Part 1 – Search Available Trends
The next step is to get a list of the currently trending topics for a region and country of our choice. We use the availableTrendLocations() function to get the full list of locations and their woeID. Enter this woeID in the getTrends() function to get the latest list of trends for your location. Note the exact name of the trend / hashtag you want to analyze from the first column.
For our analysis, we’ve chosen two hashtags – #MondayMotivation and #SidduChallengesYeddy. I have a hunch that people tweet about #MondayMotivation on their own every Monday whereas #SidduChallengesYeddy (one political candidate challenging other over an upcoming state election) seems such a painfully obvious forced hashtag. Nevertheless, we’ll uncover insights about them through our code.
Part 2 – Define Our Analysis Function
The next step is to actually get the tweets for our trends. We use the searchTwitter() function and pass arguments like trend name, number of tweets & RTs to fetch, set date ranges if you wish and other optional arguments. We’ll also need original tweets (i.e not RTs) for our analysis and we use the function strip_retweets() to subset the list of total tweets. Lastly, for easier data manipulation, convert both these datasets to dataframes using twListToDF().
Next, we plot a histogram of all tweets (including RTs) to try to understand the tweet frequency pattern of a particular trend. This visual insight is incredibly powerful and is, in a lot of cases, good enough to identify the forced and unnatural trends. A forced trend usually starts abruptly (probably due to coordinated mass tweeting) and fades off over time as opposed to a natural trend which starts gradually, peaks for a while, then fades off.
In the next part, we use the data set of original tweets (tweets without RTs) and clean-up / strip down the text to their essence. This means removing any alphanumeric chars, extra spaces, links, new lines from the tweets and converting everything to the lower case. Note: this works only for tweets in English, doesn’t work on languages with special characters (content in other languages will be stripped away).
From my observation, forced and unnatural trends have a lot of duplicate / similar tweets because the conversation isn’t happening naturally and a bunch of people may be involved in just copy-pasting & RT’ing tweets from a template given to them. We can identify this duplicity by analyzing the data set of clean-up tweets created above.
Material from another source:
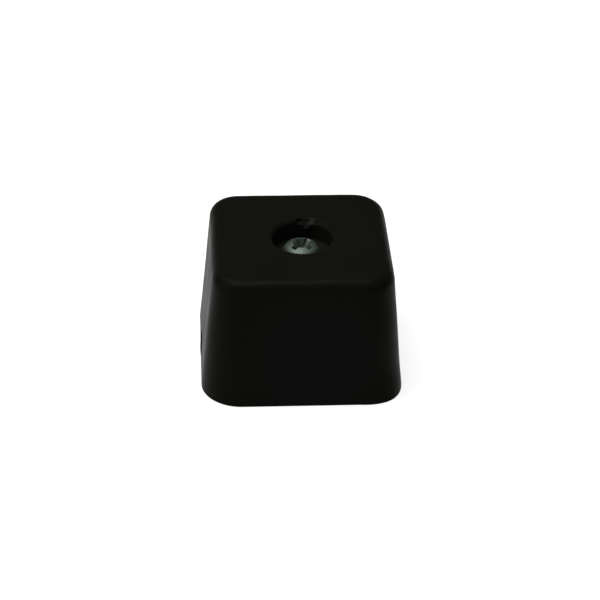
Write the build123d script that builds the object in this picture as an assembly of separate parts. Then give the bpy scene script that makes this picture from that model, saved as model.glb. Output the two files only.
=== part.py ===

So we create a frequency table (twfreq) of duplicates from the cleaned-up data set and remove any blank rows while we’re at it. This table lets us identify the duplicate posts and their frequency. Sort them by frequency and you’ll be able to see which posts have been posted multiple times from different accounts. Based on this, we can calculate a uniqueness score which tells us what percentage of tweets are original. The formula we’re using to calculate uniqueness is (Number of Unique Tweets) / (Total Number of Tweets). The closer this score is to 1, the more natural a trend is.
Part 3 – Call Our Function And Get Results
In the last step we defined a function to identify and analyze fake and forced trends. This step is simply a call to that function with the argument as the trend or the search term you wish to analyze.
Results and Conclusion
Using the histogram, duplicity table and the uniqueness score together easily helped us identify forced and fake Twitter trends. This analysis can be easily replicated for any other trend or search term you come across to quickly determine how real the trending topic is.
However, the unfortunate part is that it is equally easy for anyone with a handful of money (or following) to start trending a particular topic and possibly spread propaganda. And Twitter doesn’t seem to b doing much to stop this manipulation. Same goes for the trolling, harassment and abuse. The solution to this is data science. I’m no expert in data science, definitely not as good as the people at Twitter. But if I can use data to identify propoganda so easily on Twitter, their engineers can do far more impactful things stop this problem.
There are several limitations to this analysis method:
- We are limited by the Twitter API – there’s a limit on how many tweets can be extracted in a time period. So for bigger trends or trends spread over a large time period, you many need to extract your data in parts. This can consume a significant amount of time.
- We can process tweets only in English at the moment.